Cuando menos, cabría conceder que la administración Trump jamás intentó engañar a nadie sobre sus prioridades. El propio presidente las hizo explícitas cuando declaró que, puestos en la balanza, las adquisiciones militares saudíes, de un lado, y el descuartizamiento y disolución en ácido del periodista Jamal Khashoggi, del otro, aquellas tenían mayor peso para su gobierno (los crímenes de su aliado en Yemen ni siquiera merecieron un pie de página). Por razones como esa, el Grupo de Lima decidió no incorporar a la administración Trump cuando se abocó a lidiar con la dictadura de Nicolás Maduro.

Además de la escasa credibilidad de sus proclamas en favor de la democracia en Venezuela, existen otras razones por las que el Gobierno de Estados Unidos no integró el Grupo de Lima. Una de ellas son las sanciones contra Venezuela que aprobó en el 2017. A diferencia de las sanciones de la administración Obama, estas no se restringían a funcionarios del régimen y sus aliados o testaferros, sino que afectaban al conjunto de la economía.

Como se concluye al revisar bases de datos como aquella denominada “Amenaza e imposición de sanciones económicas” (conocida como TIES, por sus siglas en inglés), estas suelen afectar a la población civil sin conseguir su objetivo político (es decir, un cambio de régimen). Otra razón para no incorporar al Gobierno de Estados Unidos es que este no descarta el empleo de la fuerza en Venezuela, posibilidad que en su momento el Grupo de Lima rechazó de manera explícita.

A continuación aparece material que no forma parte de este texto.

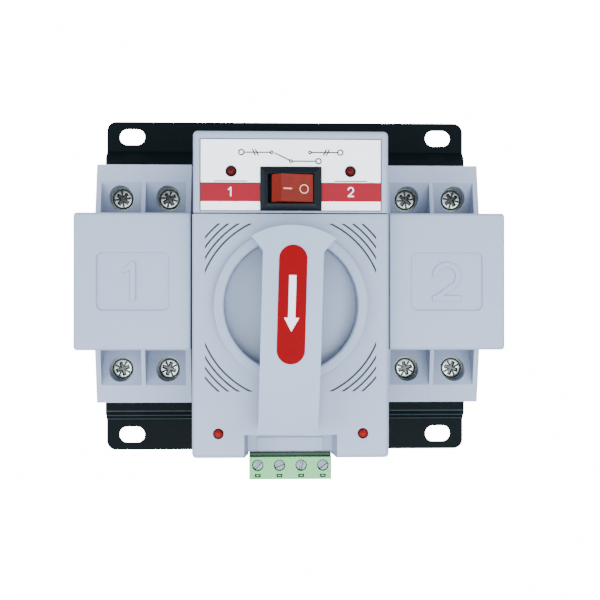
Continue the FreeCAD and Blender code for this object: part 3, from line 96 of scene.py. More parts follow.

En mi opinión, el problema es que, dados los cambios políticos en la región, el Grupo de Lima cuenta con cada vez más gobiernos que adoptan posiciones similares a las de la administración Trump, alejándose de sus posiciones iniciales. En este punto alguien podría argumentar que la identidad de los aliados circunstanciales importa menos que el objetivo de restaurar la democracia en Venezuela. El problema es que la estrategia de confrontación sin cuartel que respaldan esos aliados ha llevado una y otra vez a sectores de la oposición venezolana al fracaso.

Desde el golpe de Estado del 2002 hasta las movilizaciones que sucedieron a la declaratoria de “abandono del cargo” por parte de Maduro en el 2017, pasando por la campaña conocida como La Salida en el 2014. Por eso Pompeo encarga lidiar con la crisis venezolana a alguien como Elliot Abrams, condenado en su momento por ocultar información sobre el financiamiento ilegal de la contra nicaragüense.